MADAR: Well, but let me tell you a little bit what I think might work in the short- to medium-term to get the police back under control. (When I say back, that assumes they were under control earlier, which is really debatable.)
JAY: Yeah, that’s a stretch.
MADAR: One thing that’s come to light is the kind of petty constant over-policing for fines, minor infractions, traffic violations, and other things that get punished with a constant stream of fines. And this is a huge way that the city of Ferguson and many other municipalities in St. Louis County get revenue. It’s often the second-largest revenue stream.
JAY: And wasn’t there something like 20 percent of the municipal revenue in Ferguson?
MADAR: Twenty percent in Ferguson, and even higher in some of the neighboring towns that are similar, that we need to look at this and think, is this really the best way? Because it does seem to a lot of people in Ferguson and elsewhere that the police are treating them as exploitable cash cows that are just there to be milked for their money. And so it’s a constant feeling that many people have in Ferguson and many other places in the United States of just being preyed on.
JAY: Add to that the incarceration industry.
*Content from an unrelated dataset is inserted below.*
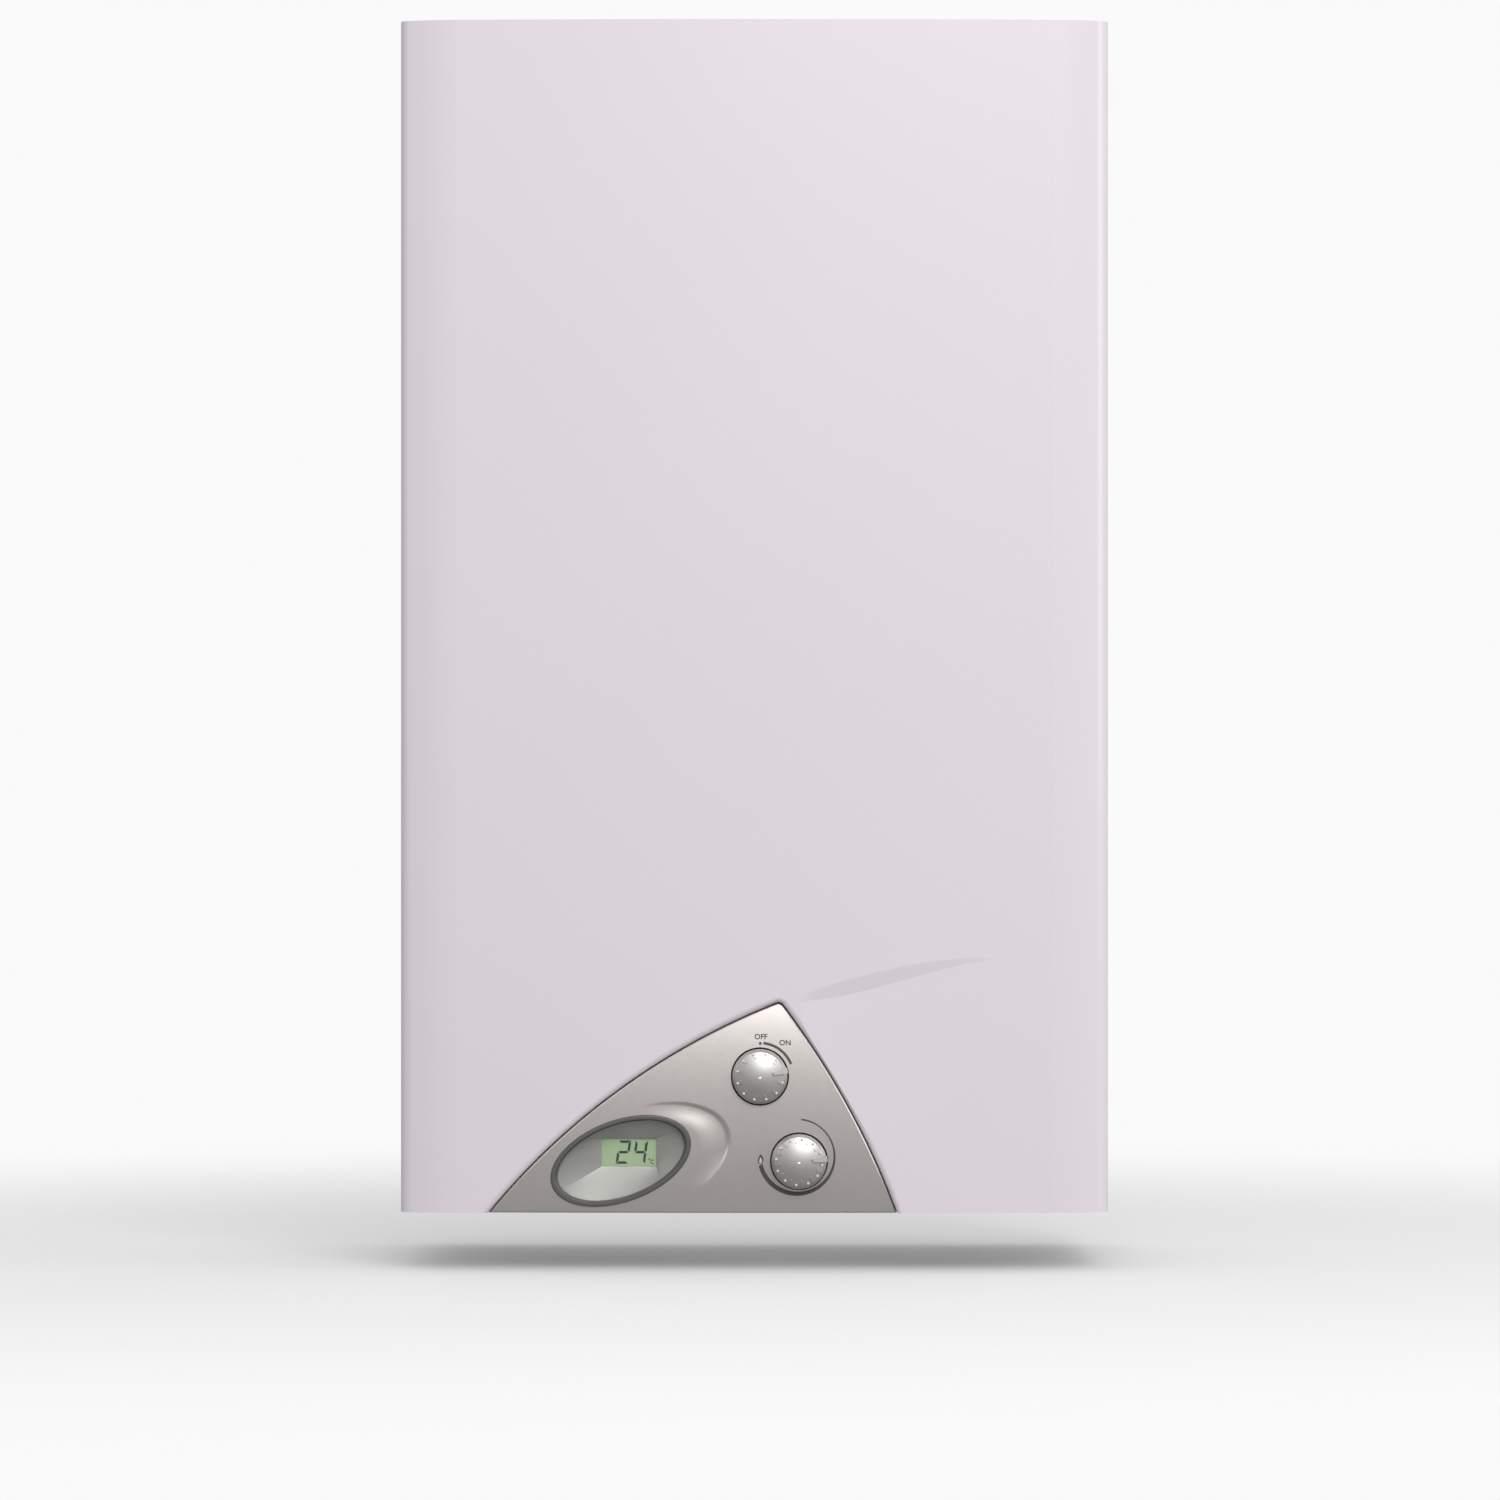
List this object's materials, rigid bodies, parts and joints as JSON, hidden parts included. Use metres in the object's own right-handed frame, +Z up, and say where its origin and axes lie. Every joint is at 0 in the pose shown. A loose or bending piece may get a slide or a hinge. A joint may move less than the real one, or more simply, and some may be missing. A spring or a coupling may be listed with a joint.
{
  "type": "gas water heater",
  "caption": "Wall-hung gas water heater with bowed sheet casing, arched silver control panel, oval display, two turning knobs, flue collar and bottom connections",
  "frame": {"origin": "on the wall face, midway between the two hanging holes", "axes": "X to the viewer's right, Y into the wall, Z up; the front faces -Y"},
  "size_m": [0.352, 0.2137, 0.592],
  "materials": {
    "front_casing": "satin pearl enamel",
    "control_panel": "satin silver lacquer",
    "display_rim": "satin dark grey",
    "display_lens": "clear",
    "display_reflector": "satin grey",
    "lcd_glass": "reflective green LCD",
    "lcd_board": "green board",
    "on_off_knob": "satin silver lacquer",
    "flame_knob": "satin silver lacquer",
    "back_frame": "zinc-plated sheet",
    "top_cover": "satin pearl enamel",
    "flue_collar": "aluminised",
    "draught_hood": "aluminised",
    "heat_exchanger_core": "tinned copper",
    "combustion_chamber": "copper sheet",
    "cold_pipe": "copper",
    "hot_pipe": "copper",
    "burner_ramps": "stainless",
    "burner_tray": "aluminised",
    "gas_manifold": "zinc-plated",
    "gas_pipe": "drawn tube",
    "gas_valve_body": "die-cast",
    "spindle_glands": "plated",
    "on_off_spindle": "turned",
    "flame_spindle": "turned",
    "push_rod": "stainless",
    "poppet_spring": "spring steel",
    "solenoid": "zinc-plated can",
    "chamber_cap": "turned",
    "plunger": "turned",
    "water_valve_body": "cast",
    "diaphragm": "moulded",
    "water_valve_cover": "cast",
    "microswitch": "black",
    "switch_lever": "stainless",
    "pipe_plate": "zinc-plated sheet",
    "gas_inlet": "turned",
    "cold_inlet": "turned",
    "hot_outlet": "turned",
    "union_nuts": "turned",
    "ignition_electrode": "glazed sleeve",
    "flame_probe": "glazed sleeve",
    "overheat_cutout": "phenolic",
    "control_module": "black",
    "battery_box": "black",
    "battery_door": "black",
    "cells": "printed can",
    "cell_contacts": "nickel-plated",
    "leads": "insulated wire"
  },
  "bodies": {
    "heater": {"front_casing": "front_casing", "control_panel": "control_panel", "display_rim": "display_rim", "display_lens": "display_lens", "display_reflector": "display_reflector", "lcd_glass": "lcd_glass", "lcd_board": "lcd_board", "back_frame": "back_frame", "top_cover": "top_cover", "flue_collar": "flue_collar", "draught_hood": "draught_hood", "heat_exchanger_core": "heat_exchanger_core", "combustion_chamber": "combustion_chamber", "cold_pipe": "cold_pipe", "hot_pipe": "hot_pipe", "burner_ramps": "burner_ramps", "burner_tray": "burner_tray", "gas_manifold": "gas_manifold", "gas_pipe": "gas_pipe", "gas_valve_body": "gas_valve_body", "spindle_glands": "spindle_glands", "poppet_spring": "poppet_spring", "solenoid": "solenoid", "chamber_cap": "chamber_cap", "water_valve_body": "water_valve_body", "diaphragm": "diaphragm", "water_valve_cover": "water_valve_cover", "microswitch": "microswitch", "pipe_plate": "pipe_plate", "gas_inlet": "gas_inlet", "cold_inlet": "cold_inlet", "hot_outlet": "hot_outlet", "union_nuts": "union_nuts", "ignition_electrode": "ignition_electrode", "flame_probe": "flame_probe", "overheat_cutout": "overheat_cutout", "control_module": "control_module", "battery_box": "battery_box", "cells": "cells", "cell_contacts": "cell_contacts", "leads": "leads"},
    "on_off": {"on_off_knob": "on_off_knob", "on_off_spindle": "on_off_spindle"},
    "flame": {"flame_knob": "flame_knob", "flame_spindle": "flame_spindle"},
    "push_rod": {"push_rod": "push_rod"},
    "switch_lever": {"switch_lever": "switch_lever"},
    "plunger": {"plunger": "plunger"},
    "battery_door": {"battery_door": "battery_door"}
  },
  "joints": [
    {"name": "on_off_turn", "type": "hinge", "parent": "heater", "child": "on_off", "pos_m": [0.0027, -0.205, -0.4801], "axis": [0, -1, 0], "range_deg": [0, 76]},
    {"name": "flame_turn", "type": "hinge", "parent": "heater", "child": "flame", "pos_m": [0.0221, -0.205, -0.5222], "axis": [0, -1, 0], "range_deg": [-174, 83]},
    {"name": "valve_rod", "type": "slide", "parent": "heater", "child": "push_rod", "axis": [-1, 0, 0], "range_m": [0, 0.004], "stiffness_N_per_m": 400, "deforming": ["poppet_spring"]},
    {"name": "switch_turn", "type": "hinge", "parent": "heater", "child": "switch_lever", "pos_m": [0.0671, -0.108, -0.466], "axis": [0, 1, 0], "range_deg": [0, 16]},
    {"name": "plunger_slide", "type": "slide", "parent": "heater", "child": "plunger", "axis": [-1, 0, 0], "range_m": [0, 0.0025], "stiffness_N_per_m": 200},
    {"name": "battery_door_turn", "type": "hinge", "parent": "heater", "child": "battery_door", "pos_m": [-0.125, -0.10825, -0.545], "axis": [1, 0, 0], "range_deg": [0, 95]}
  ],
  "couplings": [
    {"joint": "switch_turn", "follows": "valve_rod", "rad_per_m": 60.2}
  ]
}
MADAR: Yeah, sure. And the whole incarceration business of mass incarceration, this is a factor of the over-policing that I just talked about. We do have higher violent crime than in many comparable countries, but our sentences for people who are convicted are much, much, much higher. A lot of this–but really just about 20 to 25 percent of this is nonviolent drug offenses from our war on drugs that is been a clear failure. But it’s also how we come down so hard on even young people, charging them as adults. And when we charge adults, it’s–the sentence is often much, much higher than in other nations.
JAY: Alright. Thanks very much for joining us, Jason.
MADAR: Thank you.
JAY: And thank you for joining us on The Real News Network.